Special considerations
- Expected vs. realized inflation: When planning investments or loans you must estimate future inflation. Those estimates can be wrong, so projected real rates are inherently uncertain.
- Fixed-income risk: Low nominal yields combined with rising inflation risk make real returns for bonds and CDs vulnerable; real returns can become negligible or negative.
- Policy and reporting: Central banks and statistical agencies publish inflation forecasts and ranges that investors use to form expectations, but actual inflation may differ.
How real rates affect investment returns
Inflation erodes nominal returns. For example, a 6% bond yield with 3% inflation delivers about a 3% real return. Investors should compare expected real returns across assets and consider inflation protection (e.g., inflation-linked bonds) if preserving purchasing power is a priority.
Practical tips
- Always consider inflation when comparing nominal yields.
- Use expected inflation for forward-looking planning and actual inflation when evaluating past performance.
- For capital preservation, consider instruments that adjust for inflation (TIPS or other inflation-indexed securities).

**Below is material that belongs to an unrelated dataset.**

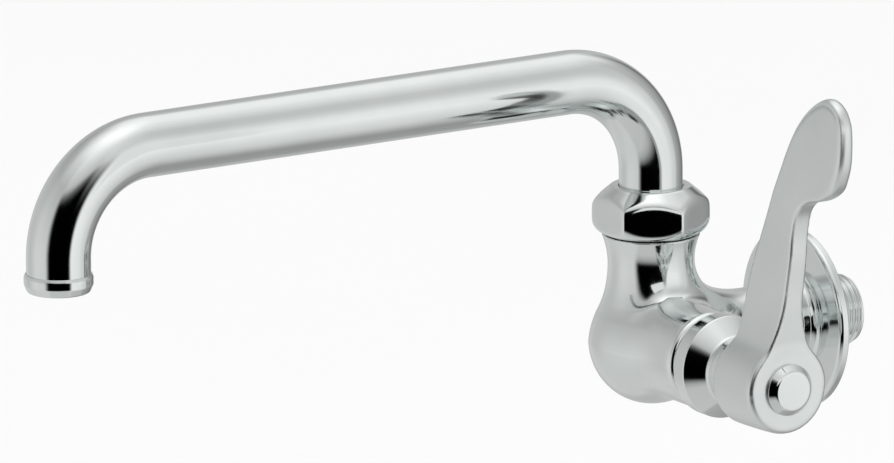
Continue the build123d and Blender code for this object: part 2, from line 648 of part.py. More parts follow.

- Beware low-yield fixed-income investments in high-inflation environments—they can produce negative real returns.
Key takeaways
- The real interest rate equals nominal interest minus inflation and shows the true change in purchasing power.
- Expected inflation makes forward-looking real rates uncertain.
- Negative real rates mean your money loses purchasing power despite nominal gains.
- Real rates influence saving, borrowing, and investment behavior.
Bottom line
The real interest rate is the inflation-adjusted measure of the cost of borrowing and the yield on savings or investments. Evaluating real rates—rather than nominal rates alone—is essential for assessing true financial outcomes and preserving purchasing power.